In the middle of this din, my mother called me from abroad, jokingly asking whether I was still in Pakistan or already in India.
Now, I kid you not — I've seen many over-the-top television transmissions, but I've never encountered such a clear break from reality. Propelled by unimaginable hate, this was an industrial-scale grand delusion. And here I was, trying to distinguish between AI hallucinations and synthetic data, worrying about their impact. What could have caused this? Surely, they weren't unaware that all of it was a lie, and that by morning the lie would be exposed. So why jeopardise your integrity for one night of public excitement, when it could result in public humiliation?
There's an innocent explanation — and a sinister one.
The innocent explanation goes like this: on the night of the first attack, the Indian government was unnerved by Pakistan's narrative about the deaths of innocent civilians and the destruction of its warplanes. It then asked the Indian media to counter Pakistan's story. Being the one-trick pony that Indian media has become, this was the best it could do. It ended up flooding the zone with ignorant babble — and compromising its own credibility.
As for the sinister explanation — I have nothing to do with it. A friend who left India in his childhood for the West and now has a new-agey bent of mind offers it.
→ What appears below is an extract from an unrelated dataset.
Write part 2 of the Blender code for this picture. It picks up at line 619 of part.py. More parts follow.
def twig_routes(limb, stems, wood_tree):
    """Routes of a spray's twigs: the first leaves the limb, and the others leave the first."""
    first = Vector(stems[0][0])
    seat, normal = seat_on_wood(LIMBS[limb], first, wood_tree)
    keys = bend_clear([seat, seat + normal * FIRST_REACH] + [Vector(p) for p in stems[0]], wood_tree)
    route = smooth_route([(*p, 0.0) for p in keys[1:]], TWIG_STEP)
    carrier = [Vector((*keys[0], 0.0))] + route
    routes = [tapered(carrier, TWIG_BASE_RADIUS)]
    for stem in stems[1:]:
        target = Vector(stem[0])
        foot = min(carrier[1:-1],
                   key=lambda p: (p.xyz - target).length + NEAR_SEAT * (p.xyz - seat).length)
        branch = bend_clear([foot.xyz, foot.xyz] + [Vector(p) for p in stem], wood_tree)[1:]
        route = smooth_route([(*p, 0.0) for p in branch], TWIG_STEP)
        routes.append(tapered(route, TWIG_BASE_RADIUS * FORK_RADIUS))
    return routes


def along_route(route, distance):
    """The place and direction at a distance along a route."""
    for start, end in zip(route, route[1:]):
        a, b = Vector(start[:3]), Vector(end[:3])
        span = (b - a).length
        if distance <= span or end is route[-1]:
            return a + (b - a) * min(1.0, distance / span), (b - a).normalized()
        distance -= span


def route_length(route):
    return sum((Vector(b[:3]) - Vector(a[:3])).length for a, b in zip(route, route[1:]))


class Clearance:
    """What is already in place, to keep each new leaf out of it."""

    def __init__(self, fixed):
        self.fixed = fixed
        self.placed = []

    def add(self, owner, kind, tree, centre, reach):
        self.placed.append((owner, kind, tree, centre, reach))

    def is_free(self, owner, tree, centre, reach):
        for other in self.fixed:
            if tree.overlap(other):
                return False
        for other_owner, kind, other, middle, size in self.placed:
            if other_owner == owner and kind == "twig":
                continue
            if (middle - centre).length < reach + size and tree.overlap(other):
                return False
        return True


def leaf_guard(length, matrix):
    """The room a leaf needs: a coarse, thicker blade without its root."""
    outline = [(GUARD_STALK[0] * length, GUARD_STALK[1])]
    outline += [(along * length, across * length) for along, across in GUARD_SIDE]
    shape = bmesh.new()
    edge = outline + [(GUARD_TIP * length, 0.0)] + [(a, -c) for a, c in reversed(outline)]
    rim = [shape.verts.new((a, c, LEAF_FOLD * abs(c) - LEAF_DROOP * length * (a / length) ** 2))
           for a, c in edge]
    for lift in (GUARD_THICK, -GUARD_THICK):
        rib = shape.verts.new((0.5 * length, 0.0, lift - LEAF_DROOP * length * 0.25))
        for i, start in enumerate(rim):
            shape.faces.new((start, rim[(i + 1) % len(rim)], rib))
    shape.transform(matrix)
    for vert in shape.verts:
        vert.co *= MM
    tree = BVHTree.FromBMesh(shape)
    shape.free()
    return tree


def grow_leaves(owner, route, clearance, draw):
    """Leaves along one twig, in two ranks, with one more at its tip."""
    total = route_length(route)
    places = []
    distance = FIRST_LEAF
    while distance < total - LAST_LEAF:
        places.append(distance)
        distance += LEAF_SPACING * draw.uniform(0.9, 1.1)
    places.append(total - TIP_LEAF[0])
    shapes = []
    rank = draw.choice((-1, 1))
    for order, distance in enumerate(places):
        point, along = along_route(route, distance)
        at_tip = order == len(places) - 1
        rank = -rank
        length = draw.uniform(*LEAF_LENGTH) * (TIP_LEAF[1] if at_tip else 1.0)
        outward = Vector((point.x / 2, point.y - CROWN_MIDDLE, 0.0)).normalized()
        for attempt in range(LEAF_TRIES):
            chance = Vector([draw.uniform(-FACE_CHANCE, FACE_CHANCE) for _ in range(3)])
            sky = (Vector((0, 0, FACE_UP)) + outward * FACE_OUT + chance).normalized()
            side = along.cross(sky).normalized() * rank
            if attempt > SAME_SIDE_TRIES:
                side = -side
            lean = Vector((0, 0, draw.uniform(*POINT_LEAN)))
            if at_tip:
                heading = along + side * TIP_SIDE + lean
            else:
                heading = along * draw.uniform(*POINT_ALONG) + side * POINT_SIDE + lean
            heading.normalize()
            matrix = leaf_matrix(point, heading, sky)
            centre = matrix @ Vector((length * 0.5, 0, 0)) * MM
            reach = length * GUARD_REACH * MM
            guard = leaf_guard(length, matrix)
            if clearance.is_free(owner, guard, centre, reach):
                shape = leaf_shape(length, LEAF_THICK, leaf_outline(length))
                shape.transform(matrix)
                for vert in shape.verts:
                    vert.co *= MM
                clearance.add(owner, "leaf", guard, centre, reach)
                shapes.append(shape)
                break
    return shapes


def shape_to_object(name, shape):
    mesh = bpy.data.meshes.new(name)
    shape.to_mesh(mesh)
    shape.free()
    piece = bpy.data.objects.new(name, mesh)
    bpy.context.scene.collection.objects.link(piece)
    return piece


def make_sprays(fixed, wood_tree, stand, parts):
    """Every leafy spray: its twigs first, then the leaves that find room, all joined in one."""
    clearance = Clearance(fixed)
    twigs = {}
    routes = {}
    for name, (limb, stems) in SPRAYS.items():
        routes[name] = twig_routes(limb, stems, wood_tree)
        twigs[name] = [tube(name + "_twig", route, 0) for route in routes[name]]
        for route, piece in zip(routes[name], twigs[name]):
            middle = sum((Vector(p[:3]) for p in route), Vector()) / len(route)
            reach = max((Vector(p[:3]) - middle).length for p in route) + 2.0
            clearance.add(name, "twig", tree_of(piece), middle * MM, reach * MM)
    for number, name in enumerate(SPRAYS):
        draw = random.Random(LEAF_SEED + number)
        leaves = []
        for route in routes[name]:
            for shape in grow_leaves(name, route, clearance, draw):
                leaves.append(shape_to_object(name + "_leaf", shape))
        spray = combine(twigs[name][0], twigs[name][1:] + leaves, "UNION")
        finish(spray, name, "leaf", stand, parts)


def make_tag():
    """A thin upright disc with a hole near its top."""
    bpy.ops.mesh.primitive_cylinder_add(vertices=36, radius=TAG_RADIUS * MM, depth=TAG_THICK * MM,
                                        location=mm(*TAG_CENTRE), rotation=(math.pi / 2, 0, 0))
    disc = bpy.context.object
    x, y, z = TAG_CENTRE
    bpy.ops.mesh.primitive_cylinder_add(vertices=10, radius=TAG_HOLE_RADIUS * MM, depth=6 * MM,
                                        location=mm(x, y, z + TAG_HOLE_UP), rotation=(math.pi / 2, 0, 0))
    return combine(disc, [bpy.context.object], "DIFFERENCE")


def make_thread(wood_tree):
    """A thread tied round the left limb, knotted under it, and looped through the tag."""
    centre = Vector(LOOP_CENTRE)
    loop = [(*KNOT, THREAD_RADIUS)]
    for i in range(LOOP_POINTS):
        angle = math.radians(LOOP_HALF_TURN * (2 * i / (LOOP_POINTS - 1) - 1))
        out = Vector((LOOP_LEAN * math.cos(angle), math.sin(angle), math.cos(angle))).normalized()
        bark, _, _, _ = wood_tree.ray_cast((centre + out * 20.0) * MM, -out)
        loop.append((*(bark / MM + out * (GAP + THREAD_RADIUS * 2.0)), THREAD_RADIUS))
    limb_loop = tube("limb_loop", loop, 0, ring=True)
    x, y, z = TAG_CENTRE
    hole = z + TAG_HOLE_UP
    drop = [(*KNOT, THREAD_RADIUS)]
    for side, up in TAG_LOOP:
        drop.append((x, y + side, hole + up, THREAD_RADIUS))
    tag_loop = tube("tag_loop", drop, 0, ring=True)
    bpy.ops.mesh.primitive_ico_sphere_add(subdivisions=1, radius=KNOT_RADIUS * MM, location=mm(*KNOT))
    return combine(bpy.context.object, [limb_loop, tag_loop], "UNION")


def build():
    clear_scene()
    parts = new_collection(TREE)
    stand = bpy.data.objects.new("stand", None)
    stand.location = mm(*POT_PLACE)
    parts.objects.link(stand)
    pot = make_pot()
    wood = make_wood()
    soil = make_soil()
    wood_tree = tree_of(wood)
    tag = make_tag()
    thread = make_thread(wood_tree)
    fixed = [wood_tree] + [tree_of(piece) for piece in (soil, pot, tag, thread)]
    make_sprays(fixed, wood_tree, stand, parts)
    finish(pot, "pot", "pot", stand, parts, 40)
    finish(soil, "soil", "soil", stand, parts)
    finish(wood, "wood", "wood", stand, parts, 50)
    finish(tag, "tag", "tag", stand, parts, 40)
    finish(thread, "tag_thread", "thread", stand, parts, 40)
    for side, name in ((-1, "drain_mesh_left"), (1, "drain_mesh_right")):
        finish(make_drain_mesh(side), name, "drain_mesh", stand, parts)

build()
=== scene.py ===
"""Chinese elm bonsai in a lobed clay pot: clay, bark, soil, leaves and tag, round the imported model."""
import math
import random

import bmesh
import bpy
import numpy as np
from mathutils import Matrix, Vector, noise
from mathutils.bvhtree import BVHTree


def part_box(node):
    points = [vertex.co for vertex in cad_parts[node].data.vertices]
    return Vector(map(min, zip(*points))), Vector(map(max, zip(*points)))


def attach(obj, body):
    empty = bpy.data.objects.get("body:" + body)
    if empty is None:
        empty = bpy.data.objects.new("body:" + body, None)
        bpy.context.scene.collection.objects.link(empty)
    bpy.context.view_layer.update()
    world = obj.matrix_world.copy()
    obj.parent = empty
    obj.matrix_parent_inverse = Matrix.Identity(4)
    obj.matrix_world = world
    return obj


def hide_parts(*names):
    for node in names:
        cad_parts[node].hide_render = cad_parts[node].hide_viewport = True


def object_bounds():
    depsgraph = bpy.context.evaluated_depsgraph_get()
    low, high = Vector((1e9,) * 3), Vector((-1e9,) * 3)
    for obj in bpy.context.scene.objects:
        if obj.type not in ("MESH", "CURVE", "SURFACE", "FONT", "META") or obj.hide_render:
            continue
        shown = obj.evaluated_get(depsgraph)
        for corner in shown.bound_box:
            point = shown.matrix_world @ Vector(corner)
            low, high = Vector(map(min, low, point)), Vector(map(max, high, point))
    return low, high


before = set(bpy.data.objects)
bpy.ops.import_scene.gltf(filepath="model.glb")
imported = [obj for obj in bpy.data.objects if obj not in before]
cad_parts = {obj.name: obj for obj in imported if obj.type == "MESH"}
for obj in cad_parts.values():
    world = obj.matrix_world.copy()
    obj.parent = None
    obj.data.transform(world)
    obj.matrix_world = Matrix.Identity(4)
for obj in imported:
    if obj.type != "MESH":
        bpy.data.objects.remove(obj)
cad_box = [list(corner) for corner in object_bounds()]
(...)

He believes India's prime minister dabbles in New Thought and chaos magick — in other words, the power of visualisation and manifestation. He claims this was all an experiment in visualisation. He adds that Pakistanis, instead of dragging the media into it, should visualise their own victory.
I'm not big on the idea of mind over matter. But I understand the power of dreaming and striving for a common goal. So let me ask you to visualise a scenario where sanity prevails in India - and the peace process is restored.